Hive Migrator connection to the source or target timed-out#

Hive metadata migrations are set to fail if connections to either the target or source agent are lost for more than 20 minutes. Fix any failures by restarting the affected migrations.

If migrations continue to fail due to this timeout, consider increasing the connectionRetryTimeout parameter:

Changing connectionRetryTimeout parameter#

  1. Open /etc/wandisco/hivemigrator/hive-migrator.yaml.
  2. Uncomment out the connectionRetryTimeout parameter and change the default 20 minutes to something higher. It's better to make incremental increases and retest rather than immediately setting a very high value.
  3. Save the change.
  4. Restart the HiveMigrator service to enable the new configuration:
    service hivemigrator restart

Change metastore rescan rate#

Hive Migrator rescans the Hive metastore as soon as the previous scan finishes.

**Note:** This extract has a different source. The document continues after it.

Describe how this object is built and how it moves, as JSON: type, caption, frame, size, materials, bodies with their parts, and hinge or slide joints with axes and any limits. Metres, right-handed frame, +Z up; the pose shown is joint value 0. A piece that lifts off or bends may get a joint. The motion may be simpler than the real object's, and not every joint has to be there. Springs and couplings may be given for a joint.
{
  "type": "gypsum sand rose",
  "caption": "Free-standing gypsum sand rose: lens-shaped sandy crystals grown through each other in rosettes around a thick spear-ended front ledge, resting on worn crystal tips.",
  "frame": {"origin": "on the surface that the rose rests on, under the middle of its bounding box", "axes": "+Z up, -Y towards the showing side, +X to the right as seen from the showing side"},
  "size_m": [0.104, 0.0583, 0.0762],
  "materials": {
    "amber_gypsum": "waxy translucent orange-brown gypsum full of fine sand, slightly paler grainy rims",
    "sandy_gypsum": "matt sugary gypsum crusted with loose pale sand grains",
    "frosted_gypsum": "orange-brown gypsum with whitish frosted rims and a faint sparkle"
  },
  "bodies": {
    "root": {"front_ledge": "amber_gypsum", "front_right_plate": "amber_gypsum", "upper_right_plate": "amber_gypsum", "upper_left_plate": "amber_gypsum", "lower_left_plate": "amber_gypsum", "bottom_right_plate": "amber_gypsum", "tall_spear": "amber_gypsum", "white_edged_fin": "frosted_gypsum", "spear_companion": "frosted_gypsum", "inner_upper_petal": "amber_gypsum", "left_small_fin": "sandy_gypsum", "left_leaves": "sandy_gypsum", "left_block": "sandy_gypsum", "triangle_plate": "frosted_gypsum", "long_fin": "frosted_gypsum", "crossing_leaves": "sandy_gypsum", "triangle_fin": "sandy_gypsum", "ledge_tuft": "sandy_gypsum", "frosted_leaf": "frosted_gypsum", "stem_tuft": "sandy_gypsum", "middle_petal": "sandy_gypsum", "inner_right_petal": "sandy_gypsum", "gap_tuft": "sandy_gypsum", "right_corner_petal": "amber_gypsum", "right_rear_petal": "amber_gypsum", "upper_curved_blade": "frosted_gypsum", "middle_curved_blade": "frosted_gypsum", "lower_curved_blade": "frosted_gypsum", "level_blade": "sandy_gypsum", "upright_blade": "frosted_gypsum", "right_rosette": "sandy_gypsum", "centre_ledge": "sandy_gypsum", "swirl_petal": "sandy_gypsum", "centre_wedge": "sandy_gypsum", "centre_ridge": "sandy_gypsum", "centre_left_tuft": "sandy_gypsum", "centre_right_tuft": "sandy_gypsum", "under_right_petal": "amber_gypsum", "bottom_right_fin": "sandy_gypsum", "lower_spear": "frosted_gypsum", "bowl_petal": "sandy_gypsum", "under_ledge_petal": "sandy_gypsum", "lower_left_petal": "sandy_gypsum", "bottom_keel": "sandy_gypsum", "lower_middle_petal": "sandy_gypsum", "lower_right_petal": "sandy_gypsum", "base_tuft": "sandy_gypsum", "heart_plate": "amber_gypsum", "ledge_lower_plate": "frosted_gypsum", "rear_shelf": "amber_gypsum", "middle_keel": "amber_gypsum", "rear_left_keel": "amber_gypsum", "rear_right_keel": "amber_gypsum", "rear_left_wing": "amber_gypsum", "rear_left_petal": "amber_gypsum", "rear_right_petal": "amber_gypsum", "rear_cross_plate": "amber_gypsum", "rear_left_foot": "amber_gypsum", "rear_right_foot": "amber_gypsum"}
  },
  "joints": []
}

If appropriate you can reduce the scan rate by updating the delayBetweenScanRounds parameter:

Changing delayBetweenScanRounds parameter#

  1. Open /etc/wandisco/hivemigrator/hive-migrator.yaml.
  2. Uncomment out the delayBetweenScanRounds parameter and change the default 1 second to something higher. If you introduce a large delay, test that migration performance is not significantly impacted.
  3. Save the change.
  4. Restart the HiveMigrator service to enable the new configuration:
    service hivemigrator restart

Kerberos#

Kerberos configuration#

If you're having issues configuring Kerberos for a filesystem, try the following:

Check the provided keytab is readable by the user operating LiveData Migrator.#

To test this, run the following commands (where ldmuser should be your user):

Example of authenticating 'ldmuser'
su ldmuserls -al /etc/security/keytabs/ldmuser.keytab

If the command fails, modify permissions on the directory to allow access for ldmuser.

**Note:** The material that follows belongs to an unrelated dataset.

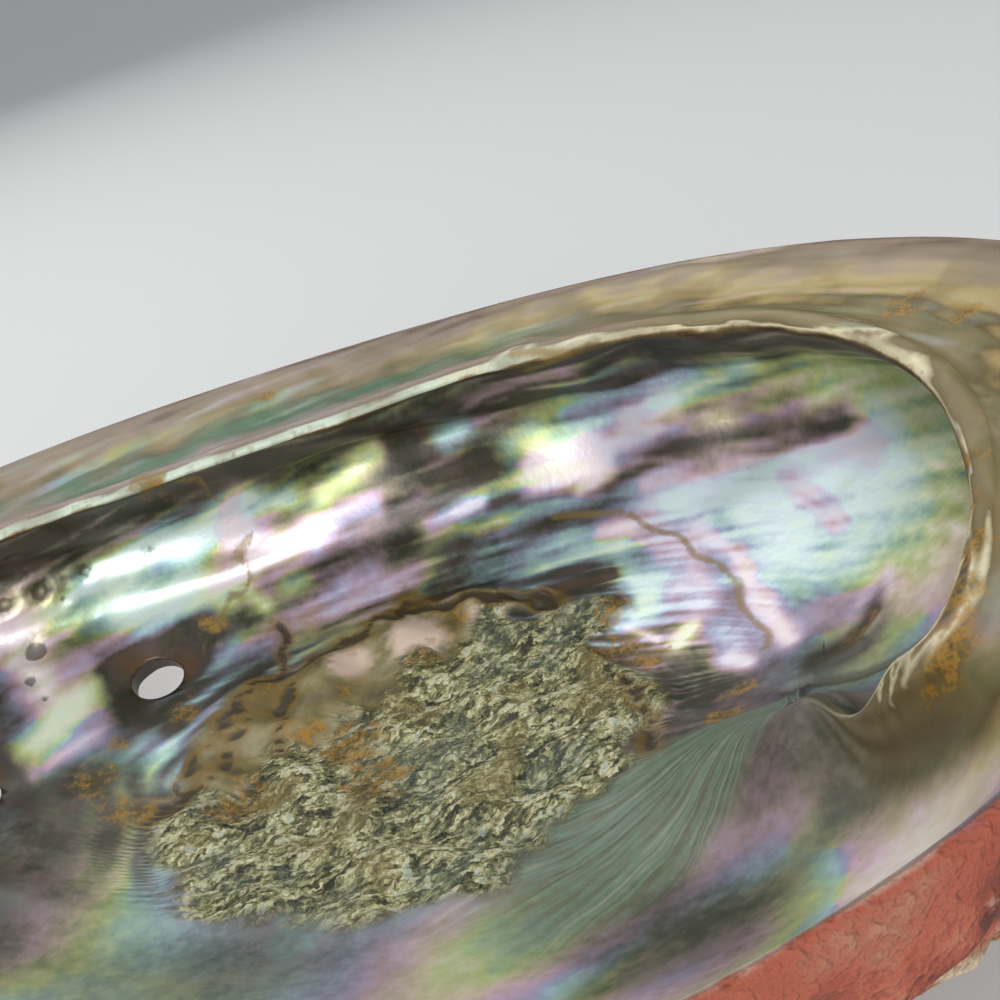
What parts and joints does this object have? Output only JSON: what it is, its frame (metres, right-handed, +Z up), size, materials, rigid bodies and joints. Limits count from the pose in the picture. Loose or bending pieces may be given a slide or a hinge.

Check the Kerberos principal is included within the keytab file.#

Inspect the keytab file's contents:

Example of listing ldmuser's keytab file contents
su ldmuserklist -kt /etc/security/keytabs/ldmuser.keytab

If ldmuser/hostname@REALM.COM is not in the keytab, create a keytab containing ldmuser/hostname@REALM.COM and copy it to the /etc/security/keytabs directory on the edge node running LiveData Migrator.

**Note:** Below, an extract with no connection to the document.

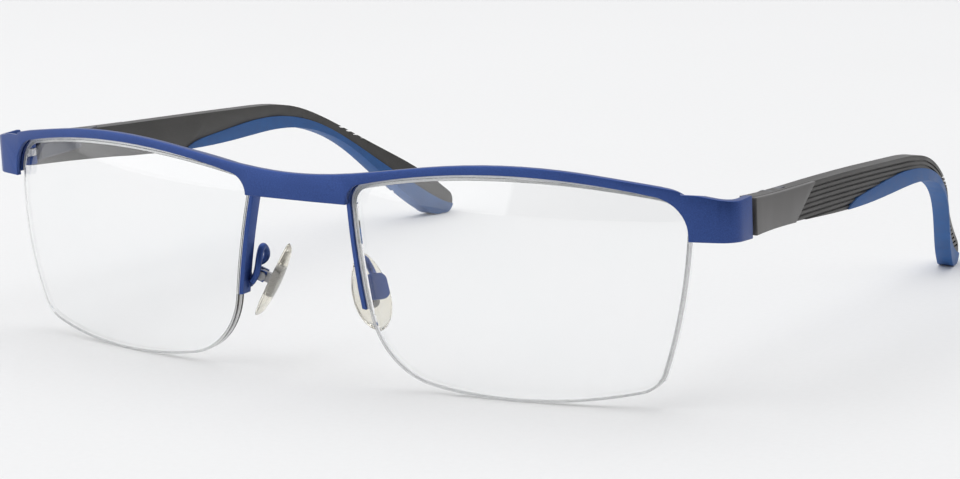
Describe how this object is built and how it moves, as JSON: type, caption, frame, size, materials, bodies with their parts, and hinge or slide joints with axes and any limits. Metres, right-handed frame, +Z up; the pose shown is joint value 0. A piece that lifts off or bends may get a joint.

Check the Kerberos principal is valid.#

For example: a principal of ldmuser/hostname@REALM.COM and a keytab file ldmuser.keytab are valid.

To ensure principal validity, you can destroy all currently active authentication tickets in the cache and try initiating a new one:

Test validity of Kerberos principal
su ldmuserkdestroykinit -kt /etc/security/keytabs/ldmuser.keytab ldmuser/hostname@REALM.COMklist

If kinit fails and there is no principal in the cache, check the principal to ensure there are no password mismatches or other inconsistencies. In this case, the ldmuser principal and keytab file might need to be recreated.

Ensure the Kerberos principal is linked to a superuser: global access to filesystem operations is required.#

To test access, run the following commands to read the file tree, replacing the user details with your own:

Test superuser access by reading the file tree
su ldmuserkinit -kt /etc/security/keytabs/ldmuser.keytab ldmuser/hostname@REALM.COMhdfs dfs -ls /

If successful, the operation will return the HDFS file tree. Optionally, try creating a directory as well:

Test superuser access by creating a directory
hdfs dfs -mkdir /ldm_test

This creates an ldm_test directory if successful.

If either command fails, check auth_to_local rules are correctly configured, and that your user (in this case, ldmuser) is in the superuser group.

note

Additionally, if you're configuring Kerberos for a Hive metastore, the principal must be associated with the hive user or another superuser. For example: hive/hostname@REALM.COM

note

If Kerberos is disabled, and Hadoop configuration is on the host, LiveData Migrator detects the source filesystem automatically on startup.

Hadoop should be installed globally on the filesystem to allow LiveData Migrator to access Hadoop configuration during automatic detection. Alternatively, if you're running LiveData Migrator for a single user's environment, Hadoop should be made available to the agent running the service on the PATH environment variable:

Systemctl sudo systemctl set-environment PATH=$PATH

Message stream modified (41)#

If you encounter the error "Message stream modified (41) To try to automatically discover the source, please run 'filesystem auto-discover-source' for the type of filesystem you want to discover" and it is not resolved by performing the suggested action, fix the issue by modifying the user principal in the key distribution center:

Example with principal ldmuser/hostname@REALM.com
modprinc -maxrenewlife 90day +allow_renewable ldmuser/hostname@REALM.COM

Troubleshooting techniques#

Use these LiveData Migrator features to identify problems with migrations or filesystems.

Check path status#

You can check the status of a file path in either the UI or the CLI to determine whether any work is scheduled on the file.